* START Data excerpt *

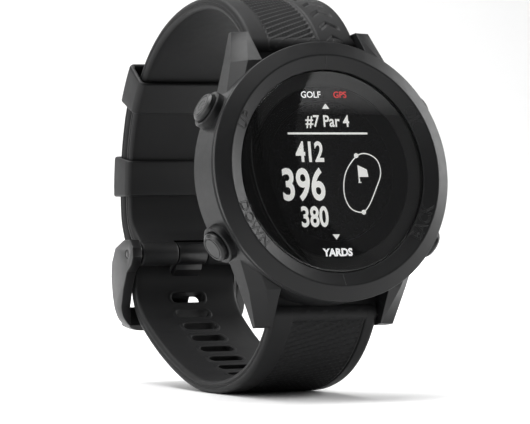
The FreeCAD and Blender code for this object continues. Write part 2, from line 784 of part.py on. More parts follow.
def band(name, path):
    """A strap of constant thickness along a side-view route, with rounded long edges."""
    half = S.strap_thick.value / 2
    owner = body(name)
    sketch = sketch_on(owner, "YZ_Plane")
    left = path.edges(half)
    right = path.edges(-half)
    for curve in left + right:
        sketch.addGeometry(curve, False)
    ends = []
    for distance in (0.0, path.length()):
        (y, z), heading = path.at(distance)
        side = turn_left(heading)
        ends.append((Vector(y + half * side[0], z + half * side[1], 0),
                     Vector(y - half * side[0], z - half * side[1], 0)))
    for one, other in ends:
        sketch.addGeometry(Part.LineSegment(one, other), False)
    pad = owner.newObject("PartDesign::Pad", name + "Pad")
    pad.Profile = sketch
    bind(pad, "Length", S.strap_width)
    pad.Midplane = True
    owner.Tip = pad
    doc.recompute()
    limit = S.strap_width.value / 2 - 1e-4

    def long_edge(edge):
        flat = all(abs(v.Point.x) > limit for v in edge.Vertexes)
        across = edge.BoundBox.XLength > 1.0
        end_edge = edge.Length < S.strap_thick.value + 1e-3 and edge.Curve.TypeId.endswith("Line")
        return flat and not across and not end_edge

    rounded(owner, S.strap_edge.value, long_edge, "Edge")
    return owner


def slot_tool(name, centre, heading, width, height, depth):
    """A flat slot with round ends through a strap, square to the given direction."""
    half = width / 2 - height / 2
    low = -depth / 2
    up = Vector(0, 0, 1)
    outline = Part.Wire([
        Part.makeLine(Vector(-half, -height / 2, low), Vector(half, -height / 2, low)),
        Part.makeCircle(height / 2, Vector(half, 0, low), up, -90, 90),
        Part.makeLine(Vector(half, height / 2, low), Vector(-half, height / 2, low)),
        Part.makeCircle(height / 2, Vector(-half, 0, low), up, 90, 270)])
    feature = solid_feature(name, Part.Face(outline).extrude(up * depth))
    tilt = Rotation(Vector(1, 0, 0), math.degrees(heading))
    feature.Placement = Placement(Vector(0, centre[0], centre[1]), tilt)
    return feature


def knuckle_tools(end):
    """What every strap end leaves free at the lugs: case wall, bar bore and lever notch."""
    into_world = WORLD.inverse().multiply(HEAD)
    y, z = side_view(end * S.bar_reach.value, -S.bar_depth.value)
    case = rod("CaseClear", S.case_radius + 0.25, 30.0,
               into_world.multiply(Placement(Vector(0, 0, -25), Rotation())))
    bore = rod("BarClear", S.bar_radius + S.bar_gap, 30.0, along_x(-15, y, z))
    notch_at = into_world.multiply(Placement(Vector(-7.25, end * S.bar_reach.value,
                                                    -S.bar_depth.value - 6), Rotation()))
    notch = block("LeverNotch", 3.4, 2.2, 6.0, notch_at)
    return [case, bore, notch]


def knuckle_point(end):
    """Middle of a strap's round end at the lugs, a little inside the spring bar."""
    y, z = side_view(end * S.bar_reach.value, -S.bar_depth.value)
    path = upper_path() if end > 0 else lower_strap_path()
    inward = turn_left(path.legs[0][2])
    inset = -end * S.knuckle_inset.value
    return (y + inset * inward[0], z + inset * inward[1])


def strap_cylinder(name, centre, radius, length):
    cylinder = rod(name, radius, length, along_x(-dim(length).value / 2, centre[0], centre[1]))
    ring = doc.addObject("Part::Chamfer", name + "Edge")
    doc.recompute()
    ring.Base = cylinder
    picked = [i for i, e in enumerate(cylinder.Shape.Edges, start=1)
              if e.Curve.TypeId.endswith("Circle")]
    ring.Edges = [(i, 0.3, 0.3) for i in picked]
    doc.recompute()
    return ring


def make_upper_strap():
    """The 12 o'clock strap, with the buckle pin through its far end."""
    path = upper_strap_path()
    end = pin_point_side()
    whole = fuse("UpperWhole", [
        band("UpperBand", path),
        strap_cylinder("UpperKnuckle", knuckle_point(1), S.knuckle_radius, S.strap_width),
        strap_cylinder("UpperEnd", end, S.strap_end_radius, S.strap_width)])
    doc.recompute()
    tools = knuckle_tools(1)
    tools.append(rod("PinClear", S.pin_radius + S.pin_gap, 30.0, along_x(-15, *end)))
    gap = S.tongue_width + 2 * S.hub_gap
    tools.append(rod("HubClear", S.tongue_hub + S.hub_gap, gap,
                     along_x(-gap.value / 2, *end)))
    tools.append(block("HubMouth", gap, 6.0, 5.0,
                       Placement(Vector(0, end[0] - 0.9, end[1] - 5.0), Rotation())))
    keep(cut("UpperStrap", whole, tools), "upper_strap", WORLD)


def tongue_line():
    """Side-view points of the tongue: pin, knee, strap crossing, rest and tip."""
    y, z = pin_point_side()
    return [(y, z), (y + 0.75, z - 2.6), (y + 5.1, z - 6.7), (y + 6.6, z - 9.6),
            (y + 6.6, z - 12.6)]


def make_lower_strap():
    """The 6 o'clock strap: adjusting holes, the tongue's hole and the tail."""
    path = lower_strap_path()
    whole = fuse("LowerWhole", [
        band("LowerBand", path),
        strap_cylinder("LowerKnuckle", knuckle_point(-1), S.knuckle_radius, S.strap_width)])
    doc.recompute()
    tools = knuckle_tools(-1)
    used = tongue_station(path)
    for step in range(-8, 6):
        place = used + step * S.hole_pitch.value
        if step == 0 or place > path.length() - 5.0:
            continue
        centre, heading = path.at(place)
        tools.append(slot_tool("Hole", centre, heading, S.hole_width.value,
                               S.hole_height.value, 4.0))
    knee, crossing = tongue_line()[1:3]
    slope = math.atan2(crossing[1] - knee[1], crossing[0] - knee[0])
    middle = ((knee[0] + crossing[0]) / 2 + 0.35, (knee[1] + crossing[1]) / 2 + 0.1)
    tools.append(slot_tool("TongueHole", middle, slope - math.pi / 2, S.hole_width.value,
                           (S.tongue_thick + S.tongue_slot_room).value, 9.0))
    keep(cut("LowerStrap", whole, tools), "lower_strap", WORLD)


def tongue_station(path):
    """Distance along the lower strap at which the tongue goes through it."""
    target = pin_point_side()[1] - 4.6
    best = min((abs(path.at(s / 10)[0][1] - target), s / 10)
               for s in range(400, int(path.length() * 10)))
    return best[1]


# ---------------------------------------------------------------- keepers and buckle

def sector(name, centre, inner, outer, from_deg, to_deg, width):
    """An arched block between two radii, padded across the strap."""
    owner = body(name)
    sketch = sketch_on(owner, "YZ_Plane")
    low, high = math.radians(from_deg), math.radians(to_deg)
    middle = Vector(centre[0], centre[1], 0)

    def spot(radius, angle):
        return middle + Vector(math.cos(angle), math.sin(angle), 0) * radius

    for radius in (inner, outer):
        circle = Part.Circle(middle, Vector(0, 0, 1), radius)
        sketch.addGeometry(Part.ArcOfCircle(circle, low, high), False)
    for angle in (low, high):
        sketch.addGeometry(Part.LineSegment(spot(inner, angle), spot(outer, angle)), False)
    pad = owner.newObject("PartDesign::Pad", name + "Pad")
    pad.Profile = sketch
    bind(pad, "Length", width)
    pad.Midplane = True
    owner.Tip = pad
    doc.recompute()
    return owner


def make_keeper(name, leg, share):
    """A loop round both straps, concentric with the arc of the strap that it rides on."""
    legs = [item for item in upper_path().legs if item[0] == "arc"]
    _, _, heading, sweep, (centre, radius) = legs[leg]
    angle = math.degrees(heading + share * sweep) + 90
    half_turn = math.degrees(S.keeper_length.value / 2 / radius)
    half = S.strap_thick.value / 2
    low = radius - half - S.keeper_gap.value
    high = radius + half + S.strap_gap.value + S.strap_thick.value + S.keeper_gap.value
    wall = S.keeper_wall.value
    inner_width = S.strap_width + 2 * S.keeper_gap
    outer = sector("Outer_" + name, centre, low - wall, high + wall, angle - half_turn,
                   angle + half_turn, inner_width + 2 * S.keeper_wall)
    rounded(outer, 0.6, lambda e: e.Curve.TypeId.endswith("Circle"), "Edge")
    inner = sector("Inner_" + name, centre, low, high, angle - half_turn - 2,
                   angle + half_turn + 2, inner_width)
    keep(cut("Keeper_" + name, outer, [inner]), name, WORLD)


def buckle_plan(half, y, z):
    """The frame's outline seen square on, with its two lower corners rounded."""
    plan = body("BucklePlan")
    sketch = sketch_on(plan, "XZ_Plane")
    corner = S.buckle_corner.value
    low = z - S.buckle_drop.value
    top = z + 4.0
    sketch.addGeometry(Part.LineSegment(Vector(-half, top, 0), Vector(half, top, 0)), False)
    sketch.addGeometry(Part.LineSegment(Vector(half, top, 0), Vector(half, low + corner, 0)), False)
    for side, from_deg in ((1, -90), (-1, 180)):
        circle = Part.Circle(Vector(side * (half - corner), low + corner, 0), Vector(0, 0, 1),
                             corner)
        start = math.radians(from_deg)
        sketch.addGeometry(Part.ArcOfCircle(circle, start, start + math.pi / 2), False)
    sketch.addGeometry(Part.LineSegment(Vector(corner - half, low, 0),
                                        Vector(half - corner, low, 0)), False)
    sketch.addGeometry(Part.LineSegment(Vector(-half, low + corner, 0), Vector(-half, top, 0)),
                       False)
    pad = plan.newObject("PartDesign::Pad", "BucklePlanPad")
    pad.Profile = sketch
    pad.Length = 2 * (y + 20)
    pad.Midplane = True
    plan.Tip = pad
    doc.recompute()
    return plan


def make_buckle():
    """Frame with two side walls and a crossbar, its pin, and the tongue."""
    y, z = pin_point_side()
    drop = S.buckle_drop.value
    half = S.strap_width / 2 + S.buckle_gap
    side_outline = [(-2.3, 1.2), (-1.0, 2.55), (1.4, 2.45), (5.0, 0.9), (6.4, -1.6), (6.7, -4.2),
                    (6.2, -7.4), (5.1, -10.5), (4.9, -drop), (2.4, -drop), (2.45, -9.4),
                    (1.6, -6.2), (0.2, -3.2), (-1.6, -1.9), (-2.4, -0.4)]
    walls = []
    for side in (-1, 1):
        wall = body("BuckleWall")
        sketch = sketch_on(wall, "YZ_Plane", half if side > 0 else -(half + S.buckle_wall))
        add_polygon(sketch, [(y + a, z + b) for a, b in side_outline])
        pad = wall.newObject("PartDesign::Pad", "BuckleWallPad")
        pad.Profile = sketch
        bind(pad, "Length", S.buckle_wall)
        wall.Tip = pad
        doc.recompute()
        walls.append(wall)
    bar = body("BuckleBar")
    sketch = sketch_on(bar, "YZ_Plane")
    add_polygon(sketch, [(y + 3.9, z - 9.6), (y + 5.0, z - 9.8), (y + 5.9, z - 10.6),
                         (y + 5.9, z + 0.8 - drop), (y + 5.2, z - drop), (y + 3.5, z - drop),
                         (y + 3.0, z - 12.8)])
    pad = bar.newObject("PartDesign::Pad", "BuckleBarPad")
    pad.Profile = sketch
    bind(pad, "Length", half * 2 + 0.2)
    pad.Midplane = True
    bar.Tip = pad
    doc.recompute()
    plan = buckle_plan(half.value + S.buckle_wall.value, y, z)
    whole = doc.addObject("Part::Common", "BuckleWhole")
    whole.Base = fuse("BuckleBlank", walls + [bar])
    whole.Tool = plan
    doc.recompute()
    hole = rod("BucklePinHole", S.pin_radius, 40.0, along_x(-20, y, z))
    keep(cut("BuckleFrame", whole, [hole]), "buckle_frame", WORLD)
    length = (half + S.buckle_wall) * 2 - 0.6
    pin = rod("BucklePin", S.pin_radius, length, WORLD.multiply(along_x(-length.value / 2, y, z)))
    keep(pin, "buckle_pin")

    line = tongue_line()
    thick = S.tongue_thick.value / 2
    upper, lower = [], []
    for i, point in enumerate(line):
        before = line[max(i - 1, 0)]
        after = line[min(i + 1, len(line) - 1)]
        angle = math.atan2(after[1] - before[1], after[0] - before[0])
        upper.append((point[0] - thick * math.sin(angle), point[1] + thick * math.cos(angle)))
        lower.append((point[0] + thick * math.sin(angle), point[1] - thick * math.cos(angle)))
    arm = body("TongueArm")
    sketch = sketch_on(arm, "YZ_Plane")
    add_polygon(sketch, upper + lower[::-1])
    pad = arm.newObject("PartDesign::Pad", "TongueArmPad")
    pad.Profile = sketch
    bind(pad, "Length", S.tongue_width - 0.4)
    pad.Midplane = True
    arm.Tip = pad
    doc.recompute()
    hub = rod("TongueHub", S.tongue_hub, S.tongue_width,
              along_x(-S.tongue_width.value / 2, y, z))
    bore = rod("TongueBore", S.pin_radius + S.pin_gap, 20.0, along_x(-10, y, z))
    keep(cut("Tongue", fuse("TongueBlank", [arm, hub]), [bore]), "buckle_tongue", WORLD)


# ---------------------------------------------------------------- whole watch

def check_all():
    """Stop if any feature failed or any piece is empty or invalid."""
    doc.recompute()
    for obj in doc.Objects:
        if "Invalid" in obj.State or "Error" in obj.State:
            raise RuntimeError("%s (%s) failed: %s" % (obj.Name, obj.Label, obj.State))
    for obj in nodes:
        if obj.Shape.isNull() or not obj.Shape.isValid():
            raise RuntimeError("%s has no valid shape" % obj.Label)


def write_parts():
    os.makedirs("parts", exist_ok=True)
    box = FreeCAD.BoundBox()
    for obj in nodes:
        obj.Shape.exportStep("parts/%s.step" % obj.Label)
        box.add(obj.Shape.optimalBoundingBox())
    print("%d parts, box %s" % (len(nodes), box))


make_front()
make_bezel()
make_case()
make_back()
make_inside()
for button, where in button_places():
    make_button(button, where)
make_spring_bar("upper", 1)
make_spring_bar("lower", -1)
make_upper_strap()
make_lower_strap()
make_keeper("free_keeper", 2, 0.66)
make_keeper("fixed_keeper", 3, 0.55)
make_buckle()
check_all()
write_parts()
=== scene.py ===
import json
import math

import bmesh
import bpy
from bpy.props import FloatProperty, FloatVectorProperty, PointerProperty
from mathutils import Matrix, Vector


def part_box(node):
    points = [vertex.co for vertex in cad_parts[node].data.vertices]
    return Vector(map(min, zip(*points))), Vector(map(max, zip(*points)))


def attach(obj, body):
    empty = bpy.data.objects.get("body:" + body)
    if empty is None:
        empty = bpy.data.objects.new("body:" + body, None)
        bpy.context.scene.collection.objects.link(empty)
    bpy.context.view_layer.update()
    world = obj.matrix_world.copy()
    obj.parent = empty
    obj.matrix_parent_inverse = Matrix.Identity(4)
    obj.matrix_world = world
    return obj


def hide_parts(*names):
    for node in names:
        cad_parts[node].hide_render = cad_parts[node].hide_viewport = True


bl_info = {
    "name": "Golf Watch",
    "version": (1, 0, 0),
    "blender": (4, 5, 0),
    "location": "View3D > Sidebar > Golf Watch",
    "description": "Builds the outside of a golf GPS watch round its engineering model",
    "category": "Object",
}

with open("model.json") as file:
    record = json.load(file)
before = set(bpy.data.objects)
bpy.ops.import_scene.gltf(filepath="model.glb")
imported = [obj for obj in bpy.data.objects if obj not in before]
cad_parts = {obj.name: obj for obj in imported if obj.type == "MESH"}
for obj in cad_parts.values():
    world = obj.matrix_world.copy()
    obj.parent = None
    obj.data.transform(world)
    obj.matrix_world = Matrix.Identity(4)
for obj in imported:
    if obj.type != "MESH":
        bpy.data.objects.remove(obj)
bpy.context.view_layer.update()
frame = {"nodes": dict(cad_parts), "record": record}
MM = 0.001


# ---------------------------------------------------------------- places on the watch

def middle(node):
    low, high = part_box(node)
    return (Vector(low) + Vector(high)) / 2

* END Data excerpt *

• _Instructions to follow_
Print only the run of lines that begins with the line containing "make_front()" and ends with the line containing "points = [vertex.co", both included, exactly as they read.

• _Output for this task_
make_front()
make_bezel()
make_case()
make_back()
make_inside()
for button, where in button_places():
    make_button(button, where)
make_spring_bar("upper", 1)
make_spring_bar("lower", -1)
make_upper_strap()
make_lower_strap()
make_keeper("free_keeper", 2, 0.66)
make_keeper("fixed_keeper", 3, 0.55)
make_buckle()
check_all()
write_parts()
=== scene.py ===
import json
import math

import bmesh
import bpy
from bpy.props import FloatProperty, FloatVectorProperty, PointerProperty
from mathutils import Matrix, Vector


def part_box(node):
    points = [vertex.co for vertex in cad_parts[node].data.vertices]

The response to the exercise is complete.